The number 8 represents balance, systems, regeneration and structure. Swords represent reason, thought, logic, will, courage, verbal skill, matters pertaining to the mind and survival in the world and the element of air. This card can often suggests that the querent is trapped by her own fears but has the ability to free herself.
“You’re actively organizing or reworking something you’ve said or written. You’re looking at your lifestyle and activities and finding ways to re-prioritize what you’re doing so that your schedule more closely matches your values. You’re examining your communication patterns and making some decisions about which patterns you prefer.” – Gail Fairfield
The Tarot of Dreams 8 of Swords shows a nude woman encased in a clear sphere hovering above 8 upright swords. Her back is to us and she seems to be touching the edge of the sphere but whether she is trying to free herself or test the limits of her captivity is unclear. On the Ferret 8 of Swords, a ferret is struggling ferociously to free herself from a leash. Despite the fact that it symbolizes a certain amount of safety and security, it also signifies domesticity and captivity. Obviously the ferret is not willing to sacrifice her freedom for security. Of course she also doesn’t realize that is she relaxed a bit more, she might find it easier to free herself from the leash.

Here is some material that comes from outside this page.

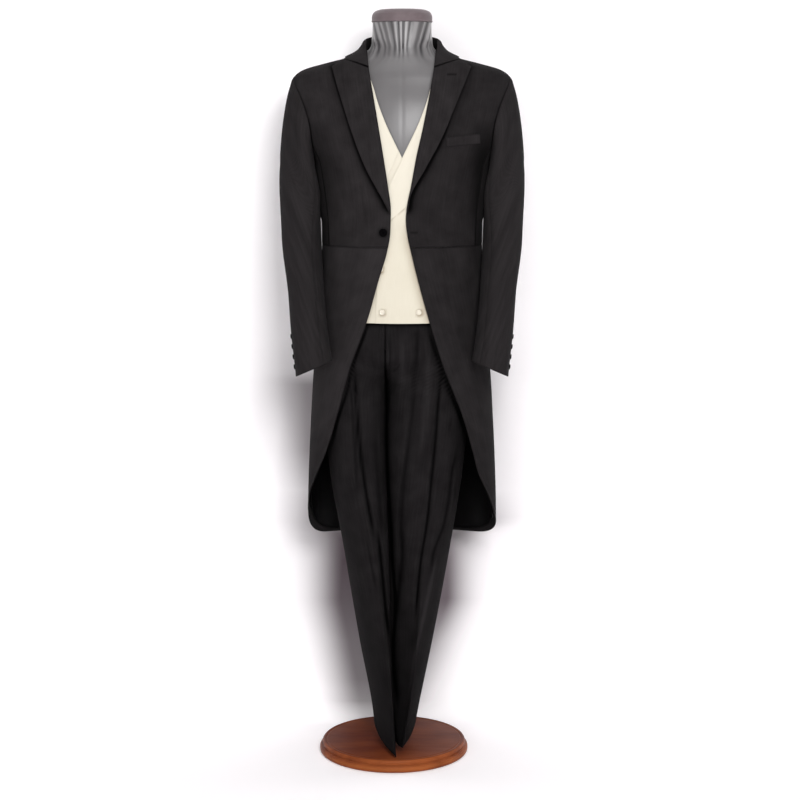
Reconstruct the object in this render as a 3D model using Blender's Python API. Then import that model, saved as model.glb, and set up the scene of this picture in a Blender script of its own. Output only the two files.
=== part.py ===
"""A morning suit on a dress form: coat, double-breasted waistcoat and trousers.

Metres, +Z up. The suit faces -Y and the wearer's left side is +X. The origin
lies on the underside of the round base, in the suit's plane of symmetry.
Every cloth piece is a patch of a smooth surface, given as an outer face and
an inner face one wall apart.
"""
import math

import bmesh
import bpy
import numpy as np

# Driving dimensions
COAT_WALL = 0.0020
FINE_WALL = 0.0015
LINING_WALL = 0.0011
LAPEL_WALL = 0.0018
GAP = 0.0003
SEAM_ANGLE = 0.0015
WAIST_SEAM = 1.148
NECK_SEAM = 1.570
TAIL_HEM = 0.496
TAIL_DROP = 0.016
VENT_TOP = 1.100
VENT_LAP = 0.19
PLEAT_LAP = 0.11
LAP_DEPTH = 0.0029
LINING_DEPTH = 0.0056
LINING_TOP = 0.975
ARMHOLE_BOTTOM = 1.325
ARMHOLE_TOP = 1.513
ARMHOLE_FRONT = math.radians(30)
ARMHOLE_BACK = math.radians(28)
SLEEVE_START = 1.240
CUFF_HIGH = 0.905
CUFF_LOW = 0.870
CAP_SHARE = 0.42
BUTTON_THICKNESS = 0.0026
BUTTON_LIFT = 0.0007
CUFF_BUTTON_LIFT = 0.0010
COAT_BUTTON = 0.0085
CUFF_BUTTON = 0.0060
WAISTCOAT_BUTTON = 0.0062
TROUSER_TOP = 1.104
WAISTBAND_FOOT = 1.066
CROTCH = 0.815
FORK_TOP = 0.915
TROUSER_HEM = 0.040
HEM_RISE = 0.031
LEFT_HEM_LIFT = 0.016
POLE_X = -0.0185
POLE_RADIUS = 0.0080
BASE_RADIUS = 0.1675
BASE_HEIGHT = 0.0270
NECK_TOP = 1.623
CAP_TOP = 1.651
FORM_BOTTOM = 0.925
HALF_TURN = math.pi
QUARTER_TURN = math.pi / 2


def table(columns, rows):
    """Named columns from rows sorted by the first column."""
    values = np.array(sorted(rows), dtype=float).T
    return dict(zip(columns.split(), values))


# Outer face of the coat, section by section
COAT = table("z half_width front back squareness", [
    (0.490, 0.2110, 0.148, 0.160, 2.00),
    (0.600, 0.2090, 0.148, 0.158, 2.00),
    (0.760, 0.2020, 0.147, 0.152, 2.00),
    (0.880, 0.1945, 0.145, 0.147, 2.00),
    (0.970, 0.1865, 0.142, 0.142, 2.00),
    (1.050, 0.1800, 0.137, 0.135, 2.05),
    (1.148, 0.1750, 0.131, 0.127, 2.15),
    (1.236, 0.1770, 0.133, 0.130, 2.25),
    (1.288, 0.1825, 0.136, 0.134, 2.30),
    (1.327, 0.1890, 0.138, 0.138, 2.30),
    (1.380, 0.2130, 0.136, 0.142, 2.30),
    (1.434, 0.2310, 0.128, 0.140, 2.30),
    (1.470, 0.2360, 0.118, 0.133, 2.30),
    (1.500, 0.2355, 0.106, 0.120, 2.25),
    (1.513, 0.2290, 0.099, 0.112, 2.20),
    (1.525, 0.2040, 0.091, 0.103, 2.15),
    (1.538, 0.1550, 0.084, 0.095, 2.10),
    (1.550, 0.1160, 0.079, 0.088, 2.05),
    (1.562, 0.0920, 0.075, 0.083, 2.00),
    (1.576, 0.0830, 0.072, 0.079, 2.00),
    (1.590, 0.0775, 0.070, 0.076, 2.00),
    (1.610, 0.0750, 0.068, 0.074, 2.00),
])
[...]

I completely understand that feeling – trapped and yet unwilling or unable to free myself. My entrapment is not because of external bonds but internal ones. My own inner demons and self-doubts keep me encased in this prison. It feels somewhat more secure but that’s because I already know its limitations and it gives the illusion of safety. Limitations can serve a purpose, especially when one is still learning a craft or skill because it can prevent you from harming yourself or others. But when we impose those limitations on ourselves, then we risk stunting our growth. I think that is how I feel right now – stunted. A variety of factors have consolidated in such a way that I’ve let myself become entrapped and leashed.
Now I’m tired of feeling that way. I need to start challenging those beliefs that are holding me back. I need to create some structure and establish new priorities for myself. One of the benefit of having my “world” fall apart when I was laid off is that I was able to move beyond the edge of my world into dragon territory. Things I did not believe I could live without, I now realize are not essential to my life. I no longer want to work at a 9-5 job for someone else. I don’t need that kind of security anymore. So I have broken beyond some of my previously self-imposed barriers. Now it’s time to break down some more.